Back to that morning. So, he was angry at me, because he thought I was hiding myself from God behind the wrong religion (don’t get me started on that theology – unless you study theology, I fear you’d loose). He pointed immediately out that I was wearing pentagram, thus I am… jadajadajada. Being already touchy on the topic of other people putting words in my mouth or labeling me to things I’m not, I told him to explain me then, what it symbolizes to me if he already knew so much of me. The usual dun load. So I took my pentagram, passed the desecrations of letting other touch it thing (suggested by him, after he ha! Eagerly grabbed it – I felt slightly sad having to educate him the difference about movies and reality), then sat him down and explained him, on my pentagram, the story of the Garden of Eden and the pact placed between Father, Son and the Holy Ghost and Man and Woman and added that this is one of the reasons I carry it around, because it reminds me the first pact made between humans and god in the Garden of Eden.

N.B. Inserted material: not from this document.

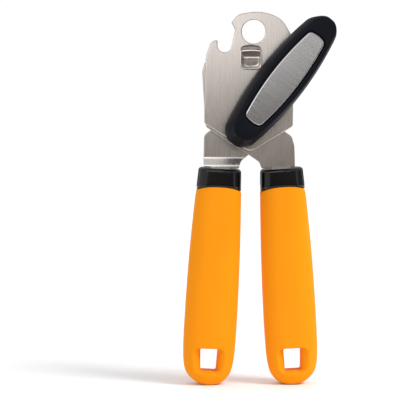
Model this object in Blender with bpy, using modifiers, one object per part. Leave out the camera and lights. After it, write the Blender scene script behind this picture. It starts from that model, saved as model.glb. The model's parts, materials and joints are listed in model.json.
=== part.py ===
"""A manual can opener: two crossing arms, a turning key, and a gear pair that drives the cutting wheel.

Lengths below are in millimetres, and MM turns them into metres. The opener stands on the ends of its
handles, with +Z up and the key facing -Y. While the pieces are made, X = 0 lies midway between the
handles and Y = 0 in the middle of the cutter arm's sheet. Last, ORIGIN_SHIFT moves the whole object
so that the origin is under the middle of its box.
"""

import math

import bmesh
import bpy
from mathutils import Matrix, Vector

MM = 0.001
ORIGIN_SHIFT = (-4.21, 4.1, 0.0)

# Joint axes, as (x, z). All of them run along Y.
PIVOT = (0.0, 150.0)
SHAFT = (15.9, 175.2)
ROUND_HOLE = (1.7, 203.8)
GEAR_TEETH = 16
GEAR_MODULE = 0.975
CUTTER = (SHAFT[0] - GEAR_TEETH * GEAR_MODULE, SHAFT[1])

# Layers, as (front y, rear y).
PLATE_Y = (-2.9, -1.3)
CUTTER_ARM_Y = (-1.0, 1.0)
FEED_ARM_Y = (1.3, 3.3)
GEAR_Y = (3.7, 5.9)
FEED_WHEEL_Y = (6.2, 9.2)
CUTTER_WHEEL_Y = (9.6, 11.2)
KNOB_Y = (-5.4, -22.4)
GAP = 0.3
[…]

Ullalaa! His voice faded.
The reasons we wear pentagrams differ, but the one thing is clear – they are part of us. I don’t wear mine, because I want to belong to something greater, but because this symbol makes sense to me in more levels than I can think out in an hour that takes me to write this entry and because it is literally part of me. And it’s like walking BoS – most things I believe in I can trace back to this.